— Stated goal —
Records follow. Copy every line with "this".

Object data in JSON:

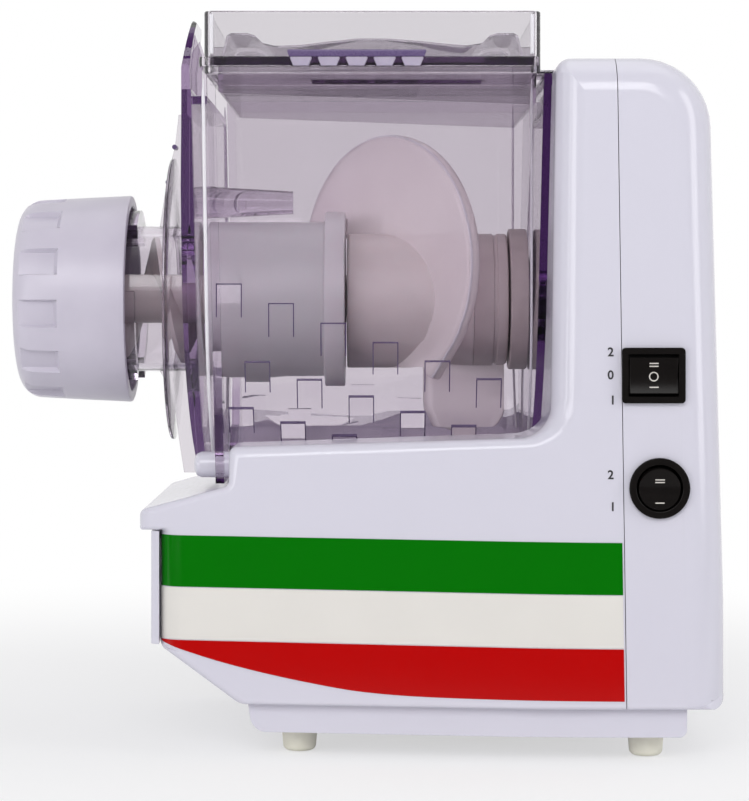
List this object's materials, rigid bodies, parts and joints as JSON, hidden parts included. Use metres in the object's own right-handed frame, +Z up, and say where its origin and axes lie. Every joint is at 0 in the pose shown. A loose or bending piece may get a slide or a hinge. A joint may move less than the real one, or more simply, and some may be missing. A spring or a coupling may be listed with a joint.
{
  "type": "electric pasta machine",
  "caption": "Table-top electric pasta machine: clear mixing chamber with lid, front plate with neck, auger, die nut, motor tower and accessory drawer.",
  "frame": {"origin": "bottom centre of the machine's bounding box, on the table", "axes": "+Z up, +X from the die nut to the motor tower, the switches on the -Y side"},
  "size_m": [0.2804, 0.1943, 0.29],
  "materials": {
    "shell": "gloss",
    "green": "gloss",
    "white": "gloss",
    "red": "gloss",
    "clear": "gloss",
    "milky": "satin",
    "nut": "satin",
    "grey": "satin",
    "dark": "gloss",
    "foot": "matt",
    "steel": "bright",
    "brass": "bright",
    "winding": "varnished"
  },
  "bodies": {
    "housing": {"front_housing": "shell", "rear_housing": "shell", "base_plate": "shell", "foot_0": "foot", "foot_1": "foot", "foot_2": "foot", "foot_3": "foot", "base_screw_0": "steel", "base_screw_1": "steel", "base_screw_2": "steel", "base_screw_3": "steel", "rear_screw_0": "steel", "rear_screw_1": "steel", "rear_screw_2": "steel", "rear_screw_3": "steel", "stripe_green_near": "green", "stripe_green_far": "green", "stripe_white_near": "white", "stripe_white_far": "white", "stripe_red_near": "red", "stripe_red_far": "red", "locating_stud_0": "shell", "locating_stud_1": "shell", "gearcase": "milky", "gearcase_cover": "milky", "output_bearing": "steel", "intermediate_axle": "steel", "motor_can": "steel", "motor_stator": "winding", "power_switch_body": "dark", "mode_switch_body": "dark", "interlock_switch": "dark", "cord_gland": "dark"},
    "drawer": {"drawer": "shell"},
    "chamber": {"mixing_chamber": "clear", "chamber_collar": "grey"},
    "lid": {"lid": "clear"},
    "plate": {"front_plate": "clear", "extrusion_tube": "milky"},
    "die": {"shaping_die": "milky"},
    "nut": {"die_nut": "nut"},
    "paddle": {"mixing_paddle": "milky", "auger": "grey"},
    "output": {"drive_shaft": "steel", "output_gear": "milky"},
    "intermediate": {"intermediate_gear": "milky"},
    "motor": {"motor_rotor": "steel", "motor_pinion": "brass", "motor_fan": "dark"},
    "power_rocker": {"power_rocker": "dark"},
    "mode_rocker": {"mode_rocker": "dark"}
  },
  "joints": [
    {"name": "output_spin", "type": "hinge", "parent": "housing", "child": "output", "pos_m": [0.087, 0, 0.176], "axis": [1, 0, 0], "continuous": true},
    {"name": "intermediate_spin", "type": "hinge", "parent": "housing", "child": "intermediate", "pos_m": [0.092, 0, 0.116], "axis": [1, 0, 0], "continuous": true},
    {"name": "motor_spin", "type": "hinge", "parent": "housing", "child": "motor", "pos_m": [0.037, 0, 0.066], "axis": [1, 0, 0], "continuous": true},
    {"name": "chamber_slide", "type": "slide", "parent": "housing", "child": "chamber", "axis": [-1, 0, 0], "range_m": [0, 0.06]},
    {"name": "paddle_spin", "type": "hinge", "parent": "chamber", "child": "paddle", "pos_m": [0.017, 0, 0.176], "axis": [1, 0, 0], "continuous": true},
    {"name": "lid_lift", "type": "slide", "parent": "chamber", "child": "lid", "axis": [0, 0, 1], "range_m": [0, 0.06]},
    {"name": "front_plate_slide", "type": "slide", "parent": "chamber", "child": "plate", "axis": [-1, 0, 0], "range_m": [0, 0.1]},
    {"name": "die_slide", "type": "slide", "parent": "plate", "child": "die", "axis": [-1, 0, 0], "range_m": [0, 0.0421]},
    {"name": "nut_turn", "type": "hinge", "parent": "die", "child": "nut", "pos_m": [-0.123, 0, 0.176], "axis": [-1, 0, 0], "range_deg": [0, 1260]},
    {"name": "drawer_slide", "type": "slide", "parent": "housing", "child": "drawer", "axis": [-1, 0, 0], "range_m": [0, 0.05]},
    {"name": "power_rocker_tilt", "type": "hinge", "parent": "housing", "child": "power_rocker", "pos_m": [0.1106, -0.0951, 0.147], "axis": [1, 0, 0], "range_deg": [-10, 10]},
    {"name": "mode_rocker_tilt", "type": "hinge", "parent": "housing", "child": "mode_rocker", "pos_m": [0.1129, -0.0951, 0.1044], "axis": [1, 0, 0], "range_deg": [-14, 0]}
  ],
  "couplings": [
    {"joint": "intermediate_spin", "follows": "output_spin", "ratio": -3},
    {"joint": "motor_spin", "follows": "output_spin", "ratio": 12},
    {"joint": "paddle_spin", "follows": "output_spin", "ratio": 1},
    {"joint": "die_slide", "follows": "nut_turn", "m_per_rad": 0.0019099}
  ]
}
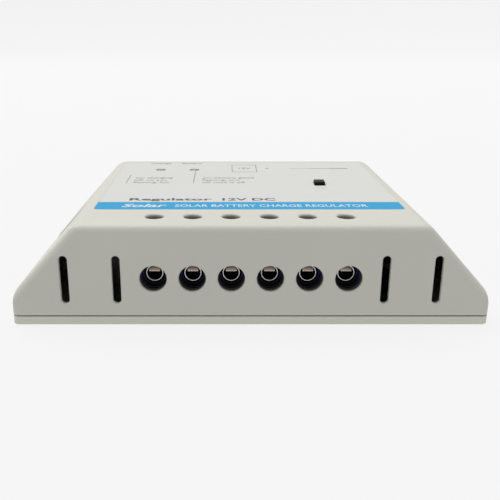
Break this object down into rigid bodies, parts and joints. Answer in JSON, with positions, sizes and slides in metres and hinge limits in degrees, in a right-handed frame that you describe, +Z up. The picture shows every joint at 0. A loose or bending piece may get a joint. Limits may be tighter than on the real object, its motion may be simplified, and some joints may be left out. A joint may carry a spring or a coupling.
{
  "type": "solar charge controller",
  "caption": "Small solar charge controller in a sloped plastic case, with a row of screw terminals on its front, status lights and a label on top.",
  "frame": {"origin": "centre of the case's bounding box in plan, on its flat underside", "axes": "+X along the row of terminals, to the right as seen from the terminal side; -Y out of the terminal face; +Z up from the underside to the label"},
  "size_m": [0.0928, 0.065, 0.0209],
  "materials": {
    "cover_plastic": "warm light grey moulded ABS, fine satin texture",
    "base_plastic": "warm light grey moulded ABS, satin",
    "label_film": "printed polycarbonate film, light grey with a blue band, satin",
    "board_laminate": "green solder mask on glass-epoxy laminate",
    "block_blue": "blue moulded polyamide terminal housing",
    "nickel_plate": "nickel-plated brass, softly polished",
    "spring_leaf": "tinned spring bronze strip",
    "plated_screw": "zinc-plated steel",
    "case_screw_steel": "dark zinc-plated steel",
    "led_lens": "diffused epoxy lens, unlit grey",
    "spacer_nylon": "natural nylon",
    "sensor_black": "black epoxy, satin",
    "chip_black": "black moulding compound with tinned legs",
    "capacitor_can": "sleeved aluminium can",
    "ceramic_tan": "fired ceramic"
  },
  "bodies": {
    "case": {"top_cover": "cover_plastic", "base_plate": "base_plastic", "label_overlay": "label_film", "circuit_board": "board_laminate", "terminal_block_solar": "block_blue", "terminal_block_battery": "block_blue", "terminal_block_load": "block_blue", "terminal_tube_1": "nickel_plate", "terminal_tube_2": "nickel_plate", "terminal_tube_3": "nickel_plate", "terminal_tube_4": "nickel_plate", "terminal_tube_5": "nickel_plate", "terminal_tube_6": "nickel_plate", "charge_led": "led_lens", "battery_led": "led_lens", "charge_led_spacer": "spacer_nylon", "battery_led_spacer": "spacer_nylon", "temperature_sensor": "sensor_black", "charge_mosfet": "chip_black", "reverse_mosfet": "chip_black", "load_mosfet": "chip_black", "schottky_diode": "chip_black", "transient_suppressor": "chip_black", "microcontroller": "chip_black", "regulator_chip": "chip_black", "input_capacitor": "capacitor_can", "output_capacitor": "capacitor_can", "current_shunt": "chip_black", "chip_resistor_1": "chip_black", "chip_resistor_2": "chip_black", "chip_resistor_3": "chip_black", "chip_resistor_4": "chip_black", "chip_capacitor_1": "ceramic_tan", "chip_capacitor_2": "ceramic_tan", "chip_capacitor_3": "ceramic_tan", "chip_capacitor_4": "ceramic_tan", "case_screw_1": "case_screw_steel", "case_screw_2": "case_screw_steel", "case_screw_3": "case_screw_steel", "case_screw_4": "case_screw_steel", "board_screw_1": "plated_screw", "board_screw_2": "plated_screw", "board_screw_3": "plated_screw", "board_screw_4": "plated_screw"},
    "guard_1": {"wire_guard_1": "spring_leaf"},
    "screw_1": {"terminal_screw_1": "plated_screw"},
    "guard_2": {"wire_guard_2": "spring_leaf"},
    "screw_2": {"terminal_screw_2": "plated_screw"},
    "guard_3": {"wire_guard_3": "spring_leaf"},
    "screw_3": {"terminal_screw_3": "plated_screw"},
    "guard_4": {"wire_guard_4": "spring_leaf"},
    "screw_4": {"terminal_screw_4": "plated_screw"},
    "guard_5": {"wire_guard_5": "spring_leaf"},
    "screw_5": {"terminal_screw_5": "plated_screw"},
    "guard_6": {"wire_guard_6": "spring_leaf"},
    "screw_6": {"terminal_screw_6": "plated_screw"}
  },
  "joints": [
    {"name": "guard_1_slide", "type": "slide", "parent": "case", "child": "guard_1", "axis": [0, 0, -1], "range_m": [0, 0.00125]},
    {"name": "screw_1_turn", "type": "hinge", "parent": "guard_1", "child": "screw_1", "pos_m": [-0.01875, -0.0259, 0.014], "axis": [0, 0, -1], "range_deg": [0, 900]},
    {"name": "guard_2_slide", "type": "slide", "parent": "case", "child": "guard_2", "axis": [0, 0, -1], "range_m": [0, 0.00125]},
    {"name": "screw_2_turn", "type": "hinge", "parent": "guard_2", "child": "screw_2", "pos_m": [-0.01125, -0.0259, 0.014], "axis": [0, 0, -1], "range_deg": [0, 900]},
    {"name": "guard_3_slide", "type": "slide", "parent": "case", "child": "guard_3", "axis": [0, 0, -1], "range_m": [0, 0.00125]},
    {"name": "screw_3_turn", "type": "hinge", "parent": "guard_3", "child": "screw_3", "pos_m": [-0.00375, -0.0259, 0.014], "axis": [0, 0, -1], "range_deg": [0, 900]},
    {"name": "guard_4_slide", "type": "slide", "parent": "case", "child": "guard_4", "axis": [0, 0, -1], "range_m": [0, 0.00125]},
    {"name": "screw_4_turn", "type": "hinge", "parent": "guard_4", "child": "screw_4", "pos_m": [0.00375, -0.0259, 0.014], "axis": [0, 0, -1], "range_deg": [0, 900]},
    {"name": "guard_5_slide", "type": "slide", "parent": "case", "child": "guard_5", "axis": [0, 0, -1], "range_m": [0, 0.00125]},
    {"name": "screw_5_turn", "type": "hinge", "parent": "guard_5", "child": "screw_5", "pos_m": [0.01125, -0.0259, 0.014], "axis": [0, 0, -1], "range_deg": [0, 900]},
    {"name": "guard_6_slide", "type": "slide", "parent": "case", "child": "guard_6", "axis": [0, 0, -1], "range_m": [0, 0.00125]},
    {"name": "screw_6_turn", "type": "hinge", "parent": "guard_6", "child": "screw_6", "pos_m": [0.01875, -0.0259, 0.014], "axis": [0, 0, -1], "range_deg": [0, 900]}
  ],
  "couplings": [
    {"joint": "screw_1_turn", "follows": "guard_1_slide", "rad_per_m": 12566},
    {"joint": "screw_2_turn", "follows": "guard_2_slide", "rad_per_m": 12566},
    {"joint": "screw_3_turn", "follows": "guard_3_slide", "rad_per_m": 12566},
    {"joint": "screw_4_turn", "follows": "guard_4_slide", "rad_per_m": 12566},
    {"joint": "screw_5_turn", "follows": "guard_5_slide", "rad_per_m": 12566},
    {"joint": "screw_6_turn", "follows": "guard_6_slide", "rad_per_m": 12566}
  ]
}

— Final answer —
List this object's materials, rigid bodies, parts and joints as JSON, hidden parts included. Use metres in the object's own right-handed frame, +Z up, and say where its origin and axes lie. Every joint is at 0 in the pose shown. A loose or bending piece may get a slide or a hinge. A joint may move less than the real one, or more simply, and some may be missing. A spring or a coupling may be listed with a joint.
Break this object down into rigid bodies, parts and joints. Answer in JSON, with positions, sizes and slides in metres and hinge limits in degrees, in a right-handed frame that you describe, +Z up. The picture shows every joint at 0. A loose or bending piece may get a joint. Limits may be tighter than on the real object, its motion may be simplified, and some joints may be left out. A joint may carry a spring or a coupling.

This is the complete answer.